Before They Were Macy’s… – Alan Woodruff
Pennsylvania was a state with a major department store in each city – Watt & Shand in Lancaster, Horne’s in Pittsburgh, Leh’s in Allentown, Pomeroy’s in Philadelphia, and more. Each one of these brands had their own traditions, unique offerings, and special history. I will share these as well as the magnificent flagship stores of each store as well as their expansion to the suburbs and malls. It’s sure to be a wonderful overview, with complementary gift wrap.
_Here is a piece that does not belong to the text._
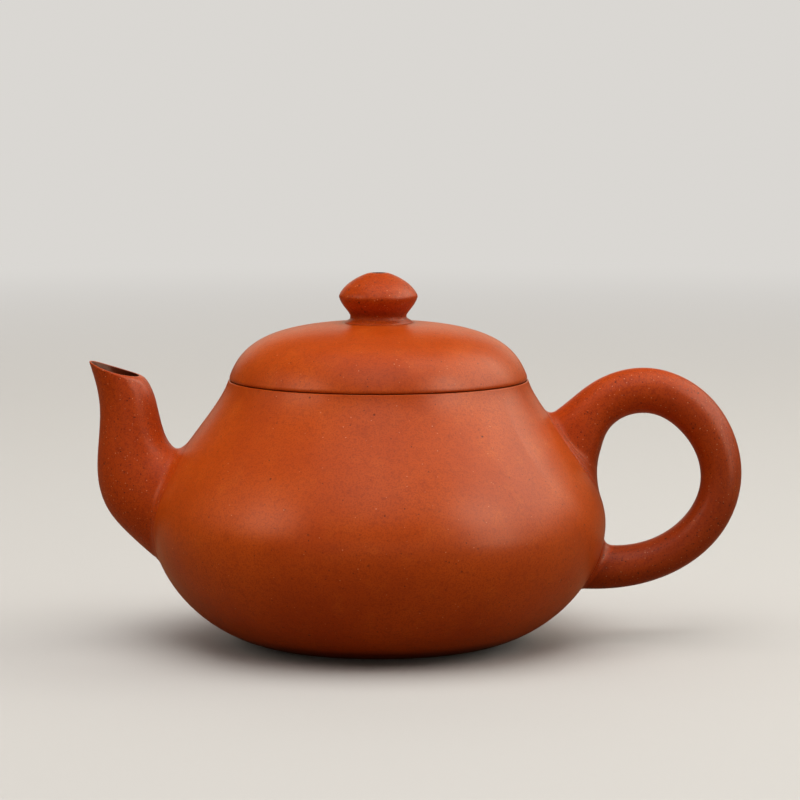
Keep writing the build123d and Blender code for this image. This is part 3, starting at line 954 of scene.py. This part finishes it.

Where Industry and the Appalachians Meet: Western Pennsylvania’s Amusement Parks – Jennifer Sopko
From Europe to the United States, amusement parks have historically served as community gathering places where folks of different heritage and social class enjoyed outdoor recreation, thrills, and entertainment. The confluence of several factors spurred the growth of picnic groves and amusement parks in post-Civil War America: developing industries, expanding transportation systems, evolving technology and increased leisure time for the middle and working classes. Western Pennsylvania was a prime example of this as dozens of parks sprung up along electric streetcar lines, on the outskirts of towns, and in scenic rural areas during the late 19th and early 20th centuries, serving as respites from the daily grind – and even grime – of cities like Pittsburgh, Johnstown, and Erie. These commercial enterprises were designed to attract a population boosted by Western Pennsylvania industry, many strategically plotted along transportation networks and among the diverse landscapes found in this region: Appalachian Mountain ranges, forested valleys, river networks and even rugged lake coastline. From rustic twig aesthetics and trolley station entrances that greeted visitors, to the riverside views and ravine roller coasters that delighted and excited them, writer and historian Jennifer Sopko will share fun and fascinating images of some of the architectural practices found at Western Pennsylvania’s lost and surviving amusement parks.